# Communes



## Lost (Jun 24, 2008)

Ok i'm not so familiar with this topic as I wish I was but would like to get one started one of these days.So my question is how does one go about to set one of these up,sorry if it's a dumb question im just intrested..I know this guy who can give me cheap plots of land in Arizonia..that seems like a start to me.


----------



## elokupa (Aug 10, 2008)

communes are generally squats, but i guess theres no harm in buying some land...


----------



## macks (Aug 10, 2008)

out here on the west coast there's a lot of communes that aren't squats. actually, i don't know of many squats (commune or otherwise) out here at all but there's a lot of intentional communities in cities and otherwise


----------



## nobo (Aug 11, 2008)

i feel like most commune - type places would be focused around some sort of farming, every intentional community ive been to has had an epic garden to say the least. i think in arizona it would take a lot of work getting something like that started. you would need a shit ton of experience with irrigation and whatnot. but if thats not what youre shooting for then just buy a little land, get some friends to help build a structure or two.....maybe a yert? (spelling?) and live it up....off the grid of course....


----------



## maus (Aug 20, 2008)

first make some friends...


----------



## wildboy860 (Apr 24, 2009)

look up "intentional communities" in a google search


----------



## Raging Bird (Jul 3, 2009)

To be fair, I've only been to two communes before, but neither of them were totally off-the-grid, autonomous communities.
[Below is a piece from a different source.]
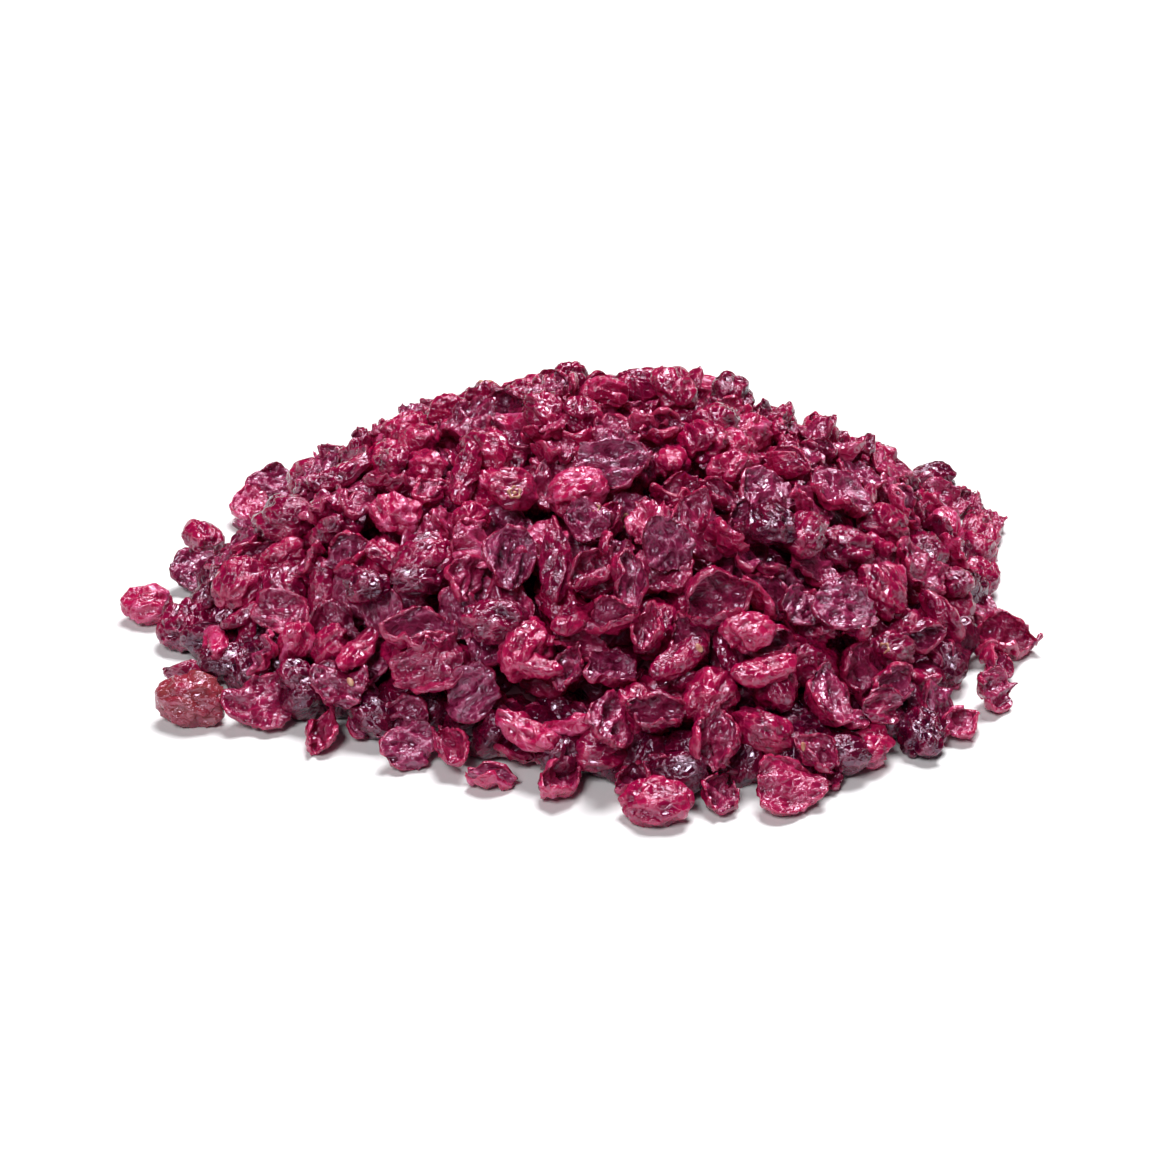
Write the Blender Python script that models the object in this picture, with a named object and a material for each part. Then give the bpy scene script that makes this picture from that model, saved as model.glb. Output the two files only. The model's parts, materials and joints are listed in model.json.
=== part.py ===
"""A heap of dried cranberries as it lies on a flat surface, about 200 mm across and 50 mm high.

The dried berries are 9 to 16 mm long. Some are whole and wrinkled, most are
cut halves that dried into shallow cups, folded flaps or narrow curls. The heap
is one solid: a core, which stands for the packed berries that don't show, and
the largest of the berries that do show, fused on it. It stands on the core's
flat underside at Z = 0. +X is to the right and -Y is the heap's front, where
the outermost berries lie apart.
"""

import math

import bmesh
import bpy
import numpy as np

MM = 0.001
SEED = 7

# The heap: its reach over the floor, its height, and how square its shoulder is.
HEAP_REACH = 93 * MM
HEAP_HEIGHT = 44 * MM
SHOULDER_POWER = 2.5
# Bulges of the reach: how many round the heap, size, direction of one of them.
BULGES = (
    (1, 6.5 * MM, math.radians(33)),
    (2, 1.7 * MM, math.radians(-24)),
    (3, 3.4 * MM, math.radians(-52)),
    (4, 3.4 * MM, math.radians(26)),
)
PACKED_DEPTH = 20 * MM  # from the heap's form down to the first berries laid

# The berries: long side, and each kind's share of the heap, width and
# thickness as shares of the long side.
SHORTEST = 9.0 * MM
LONGEST = 16.5 * MM
KINDS = {
    "plump": (0.38, (0.68, 0.88), (0.56, 0.74)),
    "half": (0.34, (0.78, 0.96), (0.36, 0.50)),
    "fold": (0.20, (0.52, 0.74), (0.42, 0.58)),
    "curl": (0.08, (0.32, 0.44), (0.28, 0.38)),
}

# How the berries are laid, one after another, where the heap is short of its form.
CELL = 1.0 * MM  # step of the grid that holds the heap's height so far
FIELD = 126 * MM  # half the side of that grid
NESTLE = 0.16  # share of its half thickness that a berry sinks among those below
PLACES = 16  # places drawn for each berry, of which the shortest one is filled
WAYS = 6  # ways of lying tried for each berry, of which the lowest one is kept
LEAN = 0.36  # radians, spread of a berry's tilt against the slope that it lies on
PROUD = 0.5 * MM  # how far over the form a berry's middle may come to rest
MISSES = 40  # the heap is full when this many berries in a row find no place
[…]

Both subsisted by everyone working together to make some kind of product that they would sell to mainstream society, then supplemented that with stuff like raising cows and growing food in a communal garden. One of them was a soy bean farm, so they ate a shit load of tofu too. I think they made most of their money by selling tofu to places around the state.
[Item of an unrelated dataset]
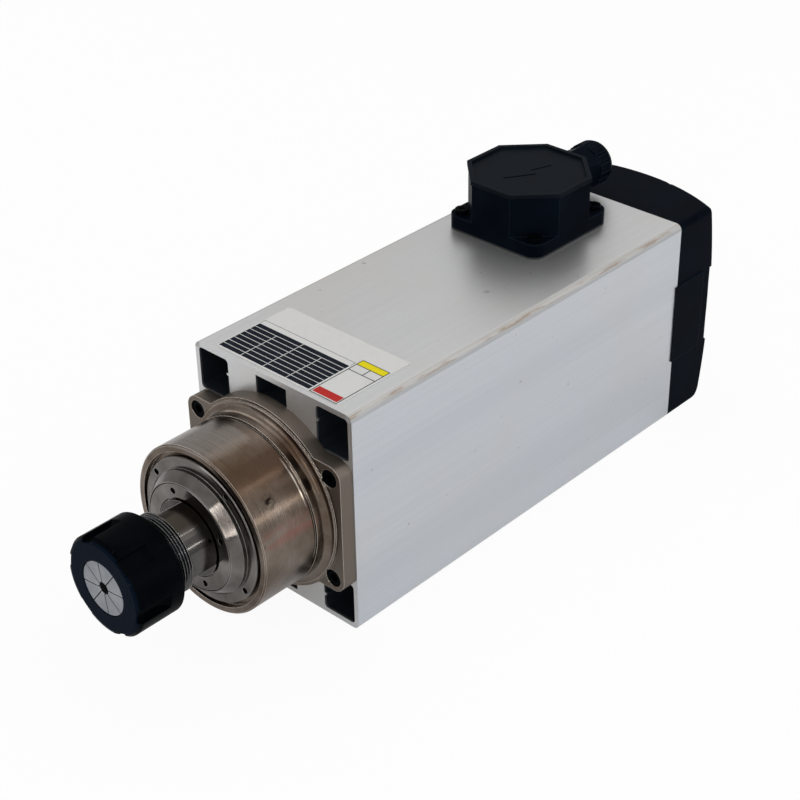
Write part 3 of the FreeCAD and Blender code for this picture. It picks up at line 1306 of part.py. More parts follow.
def cable_gland():
    place = dict(x="terminal_x", z="gland_level")
    inner_end = "gland_face - gland_inner_length"
    body_end = "gland_face + gland_body_length"
    barrel = turned("gland_barrel", [
        (inner_end, "gland_bore_radius"), (inner_end, "gland_thread_radius"),
        (f"{body_end} + gland_nut_length - gland_nut_round - gland_barrel_inset", "gland_thread_radius"),
        (f"{body_end} + gland_nut_length - gland_nut_round - gland_barrel_inset", "gland_bore_radius")])
    collar = prism("gland_collar", 6, "gland_across", "gland_body_length - gland_collar_gap", 0,
                   "gland_face + gland_collar_gap", 0, "+Y", 30)
    through = cylinder("gland_through", "gland_bore_radius", "gland_body_length + 2",
                       y="gland_face - 1")
    node(cut("gland", fuse("gland_solid", [barrel, collar]), [through]), "gland_body", **place)
    end = "gland_nut_start + gland_nut_length"
    cap = turned("gland_cap", [
        ("gland_nut_start", "gland_thread_radius + seat_gap"),
        ("gland_nut_start", "gland_nut_radius - gland_edge"),
        ("gland_nut_start + gland_edge", "gland_nut_radius"),
        (f"{end} - gland_nut_round", "gland_nut_radius"),
        (f"{end} - gland_nut_round * 0.3", "gland_nut_radius - gland_nut_round * 0.3"),
        (end, "gland_nut_radius - gland_nut_round"),
        (end, "gland_nut_mouth"),
        (f"{end} - gland_crown", "gland_nut_mouth"),
        (f"{end} - gland_crown", "gland_thread_radius + seat_gap")])
    count = round(number("gland_rib_count"))
    grooves = [radial_box(f"gland_groove_{k}", "gland_nut_radius - gland_rib_depth",
                          "gland_nut_radius + 1", "gland_nut_start - 1", f"{end} - gland_nut_round",
                          "gland_rib_gap", f"{k * 360 / count}") for k in range(count)]
    node(cut("gland_cap_ribbed", cap, grooves), "gland_nut", **place)
    seal_end = f"{end} - gland_seal_place"
    seal = turned("gland_seal_turning", [
        (f"{seal_end} - gland_seal_length", "gland_seal_radius"),
        (f"{seal_end} - gland_seal_length", "gland_bore_radius - seat_gap"),
        (seal_end, "gland_bore_radius - seat_gap"), (seal_end, "gland_seal_radius")])
    node(seal, "gland_seal", **place)
    wall_face = "gland_face - tower_wall"
    nut = prism("gland_nut_hex", 6, "2 * gland_locknut_radius * cos(30)", "gland_locknut_width", 0,
                f"{wall_face} - face_gap - gland_locknut_width", 0, "+Y")
    hole = cylinder("gland_nut_hole", "gland_thread_radius + seat_gap", "gland_locknut_width + 2", 0,
                    f"{wall_face} - gland_locknut_width - 1", 0)
    node(cut("gland_nut_inner", nut, [hole]), "gland_locknut", **place)


def terminals():
    foot = "housing_height + face_gap"
    x0 = "terminal_x + block_shift - block_length / 2"
    x1 = "terminal_x + block_shift + block_length / 2"
    y0 = "terminal_y - block_width / 2"
    y1 = "terminal_y + block_width / 2"
    block = box("terminal_body", x0, x1, y0, y1, f"{foot} + block_foot",
                f"{foot} + block_foot + block_height")
    feet = [box(f"terminal_foot_{k}", x0 if k else f"{x1} - block_foot_length",
                f"{x0} + block_foot_length" if k else x1, y0, y1, foot, f"{foot} + block_foot + 1")
            for k in range(2)]
    top = f"{foot} + block_foot + block_height"
    count = round(number("terminal_count"))
    sinks, heads = [], []
    for k in range(count):
        for row in (-1, 1):
            x = f"terminal_x + block_shift + {k - (count - 1) / 2} * terminal_pitch"
            y = f"terminal_y + {row} * block_width / 4"
            sinks.append(cylinder(f"terminal_sink_{k}_{row}", "terminal_screw_radius + seat_gap",
                                  "terminal_sink_depth + 2", x, y, f"{top} - terminal_sink_depth", "+Z"))
            head = cylinder(f"terminal_head_{k}_{row}", "terminal_screw_radius",
                            "terminal_screw_height", x, y,
                            f"{top} - terminal_sink_depth + face_gap", "+Z")
            line = box(f"terminal_line_{k}_{row}", f"{x} - terminal_line_length / 2",
                       f"{x} + terminal_line_length / 2", f"{y} - terminal_line_width / 2",
                       f"{y} + terminal_line_width / 2",
                       f"{top} - terminal_sink_depth + terminal_screw_height - terminal_line_depth", top)
            heads.append(cut(f"terminal_screw_{k}_{row}", head, [line]))
    node(cut("terminal_strip", fuse("terminal_solid", [block] + feet), sinks), "terminal_block")
    node(group("terminal_heads", heads), "terminal_screws")
    start = "axis_height + stator_slot_floor - lead_block_drop + face_gap"
    end = f"{foot} + block_foot - face_gap"
    count = round(number("lead_count"))
    leads = [cylinder(f"lead_{k}", "lead_radius", f"({end}) - ({start})",
                      f"lead_hole_x + {k - (count - 1) / 2} * lead_spacing", "terminal_y", start, "+Z")
             for k in range(count)]
    node(group("leads", leads), "phase_leads")
    x, y = "terminal_x + earth_x", "terminal_y + earth_y"
    head = cylinder("earth_head", "earth_head_radius", "earth_head_height", x, y, foot, "+Z")
    shank = cylinder("earth_shank", "m4_core - seat_gap", "earth_length", x, y, foot, "-Z")
    line = box("earth_line", f"{x} - earth_line_length / 2", f"{x} + earth_line_length / 2",
               f"{y} - earth_line_width / 2", f"{y} + earth_line_width / 2",
               f"{foot} + earth_head_height - earth_line_depth", f"{foot} + earth_head_height + 1")
    node(cut("earth", fuse("earth_blank", [head, shank]), [line]), "earth_screw")


def label():
    sheet_plate = box("label_sheet", "-label_width / 2", "label_width / 2",
                      "front_face + label_setback", "front_face + label_setback + label_length",
                      "housing_height", "housing_height + label_thickness")
    node(rounded("label_round", sheet_plate, "label_corner_radius", along_z), "data_label")


housing()
front_flange()
nose_rings()
front_bearings()
shaft()
collet_and_nut()
motor()
rear_bearing()
fan()
rear_cover()
terminal_box()
cable_gland()
terminals()
label()
doc.recompute()

failed = [item.Label for item in doc.Objects if "Invalid" in item.State or "Error" in item.State]
if failed:
    raise RuntimeError("not built: " + ", ".join(failed))
for item in nodes:
    if item.Shape.isNull() or not item.Shape.isValid():
        raise RuntimeError(item.Label + " has no valid shape")

os.makedirs("parts", exist_ok=True)
for item in nodes:
    item.Shape.exportStep(f"parts/{item.Label}.step")
    print(f"{item.Label}: {len(item.Shape.Solids)} solids, {item.Shape.Volume / 1000:.2f} cm3")
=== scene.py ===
import json
import math

import bpy
import numpy as np
from mathutils import Matrix, Vector


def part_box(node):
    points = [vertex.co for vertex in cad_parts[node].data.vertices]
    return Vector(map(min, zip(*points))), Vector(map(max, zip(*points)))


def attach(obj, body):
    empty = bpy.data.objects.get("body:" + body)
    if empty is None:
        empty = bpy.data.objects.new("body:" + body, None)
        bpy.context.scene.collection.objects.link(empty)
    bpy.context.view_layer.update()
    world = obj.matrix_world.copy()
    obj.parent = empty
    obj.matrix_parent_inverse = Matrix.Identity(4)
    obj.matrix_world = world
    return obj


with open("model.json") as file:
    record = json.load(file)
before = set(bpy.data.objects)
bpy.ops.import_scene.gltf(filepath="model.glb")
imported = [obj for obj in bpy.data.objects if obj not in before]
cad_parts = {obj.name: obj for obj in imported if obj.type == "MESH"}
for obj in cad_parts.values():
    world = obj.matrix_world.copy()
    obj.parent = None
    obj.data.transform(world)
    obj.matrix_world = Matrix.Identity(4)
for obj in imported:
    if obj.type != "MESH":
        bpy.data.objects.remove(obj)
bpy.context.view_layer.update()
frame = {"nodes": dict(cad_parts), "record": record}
nodes = frame["nodes"]
print("frame loaded:", len(nodes), "nodes")

axisHeight = 0.060  # the spindle axis runs along Y at this height
housingLow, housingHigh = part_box("housing_extrusion")
noseRadius = 0.043  # the round part of the nose casting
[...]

Not really the model you're looking for if you're trying to totally cut yourself off, but living with good people and working on premises with them seemed a little better than driving somewhere every morning to work for some strangers.


----------



## Angela (Jul 4, 2009)

Lost said:


> Ok i'm not so familiar with this topic as I wish I was but would like to get one started one of these days.So my question is how does one go about to set one of these up,sorry if it's a dumb question im just intrested..I know this guy who can give me cheap plots of land in Arizonia..that seems like a start to me.



All I can say about the cheap plots of land in Arizona is you get what you pay for! I've lived in Arizona before and the land there that's cheap is cheap for good reasons(usually no water on the property). There's a few other threads going on communes/intentional communities so I won't comment on that.


----------